Sorry, but that would have been a terrible idea. One of the key benefits of YouView is that it is upto date and has Freeview HD as standard. Can you imagine the (even more) confusion that would have arisen to customers if some boxes were HD and some weren't. That would have killed YouView before it started.
Youview is simply an interface with backwards EPG. To avoid confusion they should have used existing, understood terms. If they'd combined Youview with Freeview and FreeviewHD as appropriate then I think people would be far less confused and the vbox could be a Youview Freeview+ box and the Humax box would be a Youview FreeviewHD+ box and future TVs or STBs could be Youview FreeviewHD sets, which clearly wouldn't offer the PVR functionality.
@minusdot wrote:Youview is simply an interface with backwards EPG. .....
No, actually its not, although you would be forgiven currently for thinking this. Its a common, cross partner, hardware independent, platform for delivering HD audio-visual services, combining seamlessly (?) terrestrial broadcast transmissions, i/p broadcasts and on-demand content from multiple providers.
As illuded to above I also believe that BT has steered its Linux based Linux Vision boxes so that they will be compatable with the same backend video transmission that they are using for Youview. So although its not labelled Youview there are elements of Youview in it.
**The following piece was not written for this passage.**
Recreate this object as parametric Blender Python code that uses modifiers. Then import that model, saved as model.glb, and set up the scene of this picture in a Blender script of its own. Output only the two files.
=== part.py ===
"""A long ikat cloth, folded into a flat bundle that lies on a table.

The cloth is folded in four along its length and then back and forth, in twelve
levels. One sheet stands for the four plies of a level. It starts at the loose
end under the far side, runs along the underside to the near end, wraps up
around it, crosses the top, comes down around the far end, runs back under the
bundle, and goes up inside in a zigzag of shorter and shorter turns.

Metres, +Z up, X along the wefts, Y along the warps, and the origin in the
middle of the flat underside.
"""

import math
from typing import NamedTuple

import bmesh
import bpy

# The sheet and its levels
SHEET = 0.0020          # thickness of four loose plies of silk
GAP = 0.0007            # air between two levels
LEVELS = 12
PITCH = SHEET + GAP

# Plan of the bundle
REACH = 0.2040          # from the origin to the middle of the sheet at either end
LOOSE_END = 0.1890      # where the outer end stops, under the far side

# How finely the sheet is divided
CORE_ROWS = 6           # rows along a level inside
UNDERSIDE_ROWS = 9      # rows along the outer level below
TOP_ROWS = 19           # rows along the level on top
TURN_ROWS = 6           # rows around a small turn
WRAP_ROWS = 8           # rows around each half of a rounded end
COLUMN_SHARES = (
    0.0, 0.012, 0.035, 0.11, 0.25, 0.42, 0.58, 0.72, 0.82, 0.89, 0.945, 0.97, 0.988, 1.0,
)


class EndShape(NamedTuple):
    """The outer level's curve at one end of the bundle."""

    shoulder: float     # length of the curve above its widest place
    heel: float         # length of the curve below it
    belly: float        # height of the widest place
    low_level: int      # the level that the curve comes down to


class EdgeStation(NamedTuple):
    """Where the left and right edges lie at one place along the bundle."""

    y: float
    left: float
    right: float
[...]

Most of the complaints here are caused just by Youview being behind in launch and features, I don't doubt that this is because of the committee of diverse interests that they had to keep happy - having all those partners behind it though will make it the unstoppable force that you will see emerge in 2013. The fact that Sky adopted it as a platform for Now TV immediately after launch should tell you something, they would have been hoping it would die and made the call it was a winner, else they wouldn't have made their film service available.